_Problem requirements_
Copy each line below that includes "from".

— Begin Data section —

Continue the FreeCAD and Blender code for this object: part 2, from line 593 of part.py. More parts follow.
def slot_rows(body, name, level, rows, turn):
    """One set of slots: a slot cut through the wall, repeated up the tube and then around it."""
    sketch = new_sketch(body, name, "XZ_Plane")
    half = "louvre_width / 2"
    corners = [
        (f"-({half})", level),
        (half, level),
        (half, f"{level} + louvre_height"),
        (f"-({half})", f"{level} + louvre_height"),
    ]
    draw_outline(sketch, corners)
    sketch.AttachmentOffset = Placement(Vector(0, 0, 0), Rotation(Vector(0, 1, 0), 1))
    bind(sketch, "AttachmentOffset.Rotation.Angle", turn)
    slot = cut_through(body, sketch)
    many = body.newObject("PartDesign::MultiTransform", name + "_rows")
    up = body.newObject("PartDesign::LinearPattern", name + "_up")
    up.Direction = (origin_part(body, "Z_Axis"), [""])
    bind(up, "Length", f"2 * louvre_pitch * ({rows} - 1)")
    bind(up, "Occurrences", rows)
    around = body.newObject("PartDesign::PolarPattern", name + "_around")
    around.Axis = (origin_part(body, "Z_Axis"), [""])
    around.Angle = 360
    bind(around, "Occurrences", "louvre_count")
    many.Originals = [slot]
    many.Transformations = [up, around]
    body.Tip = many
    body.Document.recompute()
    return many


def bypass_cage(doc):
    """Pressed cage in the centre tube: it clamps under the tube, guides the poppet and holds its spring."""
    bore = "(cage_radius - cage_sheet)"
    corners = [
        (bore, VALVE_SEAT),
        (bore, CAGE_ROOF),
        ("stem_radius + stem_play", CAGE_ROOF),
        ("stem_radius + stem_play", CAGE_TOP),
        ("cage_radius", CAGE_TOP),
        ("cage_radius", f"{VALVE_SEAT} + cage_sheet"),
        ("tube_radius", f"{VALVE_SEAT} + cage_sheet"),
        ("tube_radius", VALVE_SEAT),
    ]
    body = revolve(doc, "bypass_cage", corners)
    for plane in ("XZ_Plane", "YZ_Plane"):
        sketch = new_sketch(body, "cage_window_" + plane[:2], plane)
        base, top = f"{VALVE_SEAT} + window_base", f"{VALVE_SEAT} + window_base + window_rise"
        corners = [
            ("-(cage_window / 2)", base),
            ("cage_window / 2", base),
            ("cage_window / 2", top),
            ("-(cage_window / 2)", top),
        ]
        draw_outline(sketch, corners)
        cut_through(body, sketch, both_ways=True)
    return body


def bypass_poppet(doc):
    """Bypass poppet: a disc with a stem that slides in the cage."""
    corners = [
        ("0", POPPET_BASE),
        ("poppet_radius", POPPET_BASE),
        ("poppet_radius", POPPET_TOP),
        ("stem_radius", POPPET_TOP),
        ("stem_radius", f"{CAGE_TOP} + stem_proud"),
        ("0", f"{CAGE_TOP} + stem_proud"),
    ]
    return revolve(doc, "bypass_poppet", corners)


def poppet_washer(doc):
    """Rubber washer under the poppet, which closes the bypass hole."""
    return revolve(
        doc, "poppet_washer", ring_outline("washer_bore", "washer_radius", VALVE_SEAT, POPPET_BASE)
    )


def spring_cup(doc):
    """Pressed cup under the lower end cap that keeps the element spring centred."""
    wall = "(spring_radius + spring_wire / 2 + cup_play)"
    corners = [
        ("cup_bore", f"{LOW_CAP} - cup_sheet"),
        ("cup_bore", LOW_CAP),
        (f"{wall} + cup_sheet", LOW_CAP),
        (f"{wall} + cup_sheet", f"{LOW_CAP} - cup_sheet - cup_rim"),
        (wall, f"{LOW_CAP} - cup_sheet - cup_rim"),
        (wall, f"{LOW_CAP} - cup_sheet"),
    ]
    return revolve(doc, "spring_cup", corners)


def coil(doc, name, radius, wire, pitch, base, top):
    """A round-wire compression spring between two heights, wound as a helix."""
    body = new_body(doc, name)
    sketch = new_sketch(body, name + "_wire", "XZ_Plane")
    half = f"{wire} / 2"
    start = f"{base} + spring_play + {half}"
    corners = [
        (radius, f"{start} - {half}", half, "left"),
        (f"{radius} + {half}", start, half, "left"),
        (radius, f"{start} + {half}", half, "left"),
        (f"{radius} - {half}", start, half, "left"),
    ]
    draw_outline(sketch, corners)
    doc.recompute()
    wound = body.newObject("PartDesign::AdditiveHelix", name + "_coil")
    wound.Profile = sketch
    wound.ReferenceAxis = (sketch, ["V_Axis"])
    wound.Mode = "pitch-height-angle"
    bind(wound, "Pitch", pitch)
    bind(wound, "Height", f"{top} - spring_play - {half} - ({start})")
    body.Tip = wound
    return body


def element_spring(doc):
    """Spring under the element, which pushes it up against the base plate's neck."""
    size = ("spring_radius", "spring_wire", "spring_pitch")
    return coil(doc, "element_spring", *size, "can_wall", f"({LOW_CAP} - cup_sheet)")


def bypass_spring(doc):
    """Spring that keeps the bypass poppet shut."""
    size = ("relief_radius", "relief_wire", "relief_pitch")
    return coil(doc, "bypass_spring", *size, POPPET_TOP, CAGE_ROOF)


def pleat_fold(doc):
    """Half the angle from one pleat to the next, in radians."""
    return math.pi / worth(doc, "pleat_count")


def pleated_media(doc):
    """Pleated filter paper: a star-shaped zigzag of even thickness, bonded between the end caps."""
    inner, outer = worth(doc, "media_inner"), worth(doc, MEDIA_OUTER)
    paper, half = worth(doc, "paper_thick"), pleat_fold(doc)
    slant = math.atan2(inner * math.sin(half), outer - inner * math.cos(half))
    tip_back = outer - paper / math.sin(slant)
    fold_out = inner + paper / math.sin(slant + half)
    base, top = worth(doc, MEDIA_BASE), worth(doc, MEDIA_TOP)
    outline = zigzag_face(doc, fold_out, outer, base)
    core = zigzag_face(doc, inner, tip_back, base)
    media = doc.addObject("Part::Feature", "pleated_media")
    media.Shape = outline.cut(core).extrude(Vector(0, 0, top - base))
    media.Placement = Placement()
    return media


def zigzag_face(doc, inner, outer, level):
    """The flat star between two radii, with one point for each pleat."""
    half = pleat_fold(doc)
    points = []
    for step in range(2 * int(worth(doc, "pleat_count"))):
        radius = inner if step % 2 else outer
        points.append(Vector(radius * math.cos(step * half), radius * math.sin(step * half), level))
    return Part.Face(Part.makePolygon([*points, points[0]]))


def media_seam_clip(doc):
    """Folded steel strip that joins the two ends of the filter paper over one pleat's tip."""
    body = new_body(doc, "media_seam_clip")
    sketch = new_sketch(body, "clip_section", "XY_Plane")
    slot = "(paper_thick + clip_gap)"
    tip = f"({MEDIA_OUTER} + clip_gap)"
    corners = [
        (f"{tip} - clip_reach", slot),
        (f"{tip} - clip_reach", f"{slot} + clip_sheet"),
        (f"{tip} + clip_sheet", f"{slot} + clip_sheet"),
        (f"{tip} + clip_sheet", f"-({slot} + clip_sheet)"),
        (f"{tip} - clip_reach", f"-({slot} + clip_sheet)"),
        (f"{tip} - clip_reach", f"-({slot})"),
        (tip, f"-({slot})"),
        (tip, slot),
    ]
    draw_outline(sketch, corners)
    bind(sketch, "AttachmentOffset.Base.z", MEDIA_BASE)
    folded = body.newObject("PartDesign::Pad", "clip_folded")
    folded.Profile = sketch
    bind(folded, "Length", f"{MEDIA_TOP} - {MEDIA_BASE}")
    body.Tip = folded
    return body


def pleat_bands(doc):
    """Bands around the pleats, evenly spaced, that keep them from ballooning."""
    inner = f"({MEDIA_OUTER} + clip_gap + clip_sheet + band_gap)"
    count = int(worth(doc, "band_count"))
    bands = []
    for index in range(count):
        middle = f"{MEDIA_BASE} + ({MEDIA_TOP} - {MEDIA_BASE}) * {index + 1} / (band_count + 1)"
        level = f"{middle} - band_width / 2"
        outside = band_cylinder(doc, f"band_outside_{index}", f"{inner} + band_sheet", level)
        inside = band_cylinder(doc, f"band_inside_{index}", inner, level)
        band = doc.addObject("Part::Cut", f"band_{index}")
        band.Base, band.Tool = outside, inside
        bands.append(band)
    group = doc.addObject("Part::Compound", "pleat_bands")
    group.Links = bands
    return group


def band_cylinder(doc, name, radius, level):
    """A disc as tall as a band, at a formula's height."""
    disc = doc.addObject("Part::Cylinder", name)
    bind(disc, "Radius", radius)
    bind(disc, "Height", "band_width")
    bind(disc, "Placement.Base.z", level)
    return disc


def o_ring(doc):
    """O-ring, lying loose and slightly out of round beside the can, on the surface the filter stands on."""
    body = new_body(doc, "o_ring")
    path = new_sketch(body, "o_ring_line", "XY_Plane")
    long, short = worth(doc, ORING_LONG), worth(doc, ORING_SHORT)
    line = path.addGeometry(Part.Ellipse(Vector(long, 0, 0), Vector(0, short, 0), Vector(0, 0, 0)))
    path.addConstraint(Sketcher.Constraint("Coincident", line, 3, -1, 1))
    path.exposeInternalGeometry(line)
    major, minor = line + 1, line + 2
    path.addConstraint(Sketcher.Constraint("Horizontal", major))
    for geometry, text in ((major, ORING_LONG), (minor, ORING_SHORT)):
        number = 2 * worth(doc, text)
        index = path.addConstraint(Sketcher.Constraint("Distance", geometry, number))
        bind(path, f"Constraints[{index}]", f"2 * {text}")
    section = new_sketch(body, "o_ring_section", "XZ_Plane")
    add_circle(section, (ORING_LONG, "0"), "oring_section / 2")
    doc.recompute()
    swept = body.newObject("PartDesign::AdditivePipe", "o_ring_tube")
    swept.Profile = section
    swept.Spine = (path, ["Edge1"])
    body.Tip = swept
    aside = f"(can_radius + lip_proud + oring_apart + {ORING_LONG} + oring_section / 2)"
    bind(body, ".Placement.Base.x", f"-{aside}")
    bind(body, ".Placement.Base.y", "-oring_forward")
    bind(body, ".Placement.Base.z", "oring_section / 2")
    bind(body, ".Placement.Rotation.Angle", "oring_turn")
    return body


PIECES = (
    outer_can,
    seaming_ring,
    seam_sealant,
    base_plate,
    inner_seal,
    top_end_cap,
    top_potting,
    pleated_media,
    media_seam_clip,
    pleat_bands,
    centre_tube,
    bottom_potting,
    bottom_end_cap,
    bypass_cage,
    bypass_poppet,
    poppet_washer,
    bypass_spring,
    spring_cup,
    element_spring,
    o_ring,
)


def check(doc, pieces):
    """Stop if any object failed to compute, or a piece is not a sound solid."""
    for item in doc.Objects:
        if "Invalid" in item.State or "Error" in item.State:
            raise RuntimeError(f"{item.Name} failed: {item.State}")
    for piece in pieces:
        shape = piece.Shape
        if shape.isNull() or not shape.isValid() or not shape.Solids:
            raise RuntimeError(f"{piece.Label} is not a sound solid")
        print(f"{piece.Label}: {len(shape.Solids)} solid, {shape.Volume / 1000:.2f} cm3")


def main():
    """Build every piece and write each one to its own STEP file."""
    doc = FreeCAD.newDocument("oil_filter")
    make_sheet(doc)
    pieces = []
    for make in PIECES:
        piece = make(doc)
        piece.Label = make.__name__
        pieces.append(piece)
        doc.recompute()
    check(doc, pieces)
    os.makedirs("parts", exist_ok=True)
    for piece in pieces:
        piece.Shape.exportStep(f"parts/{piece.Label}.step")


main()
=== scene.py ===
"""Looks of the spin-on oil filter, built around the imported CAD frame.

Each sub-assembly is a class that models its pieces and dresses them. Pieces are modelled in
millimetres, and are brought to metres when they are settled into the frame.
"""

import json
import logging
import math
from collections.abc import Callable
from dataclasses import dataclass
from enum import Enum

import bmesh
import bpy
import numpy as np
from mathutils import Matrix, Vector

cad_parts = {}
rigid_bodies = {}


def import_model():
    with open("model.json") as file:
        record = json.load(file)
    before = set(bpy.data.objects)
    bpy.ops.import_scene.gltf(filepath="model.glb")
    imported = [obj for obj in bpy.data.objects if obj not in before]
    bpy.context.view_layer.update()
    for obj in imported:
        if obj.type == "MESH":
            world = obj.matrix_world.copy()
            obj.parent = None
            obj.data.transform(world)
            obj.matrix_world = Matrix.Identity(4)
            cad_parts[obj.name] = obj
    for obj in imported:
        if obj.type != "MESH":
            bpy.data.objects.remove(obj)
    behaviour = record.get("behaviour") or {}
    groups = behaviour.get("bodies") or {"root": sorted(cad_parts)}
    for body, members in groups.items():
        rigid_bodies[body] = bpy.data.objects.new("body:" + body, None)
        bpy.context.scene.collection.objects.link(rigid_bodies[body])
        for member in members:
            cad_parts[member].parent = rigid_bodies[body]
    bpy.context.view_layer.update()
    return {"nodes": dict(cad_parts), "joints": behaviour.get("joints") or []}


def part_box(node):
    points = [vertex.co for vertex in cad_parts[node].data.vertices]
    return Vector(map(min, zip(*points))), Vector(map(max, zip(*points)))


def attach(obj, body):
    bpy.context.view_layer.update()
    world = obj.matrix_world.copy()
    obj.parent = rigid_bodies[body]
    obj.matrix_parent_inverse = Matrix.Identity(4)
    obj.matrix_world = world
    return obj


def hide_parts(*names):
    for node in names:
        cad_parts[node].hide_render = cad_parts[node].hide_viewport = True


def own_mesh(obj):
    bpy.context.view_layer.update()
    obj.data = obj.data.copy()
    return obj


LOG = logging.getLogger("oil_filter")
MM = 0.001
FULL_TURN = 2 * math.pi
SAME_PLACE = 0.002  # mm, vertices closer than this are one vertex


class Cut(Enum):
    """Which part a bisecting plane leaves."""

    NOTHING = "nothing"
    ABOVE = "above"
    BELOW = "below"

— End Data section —

_Response_
Continue the FreeCAD and Blender code for this object: part 2, from line 593 of part.py. More parts follow.
    """Half the angle from one pleat to the next, in radians."""
    """Bands around the pleats, evenly spaced, that keep them from ballooning."""
from collections.abc import Callable
from dataclasses import dataclass
from enum import Enum
from mathutils import Matrix, Vector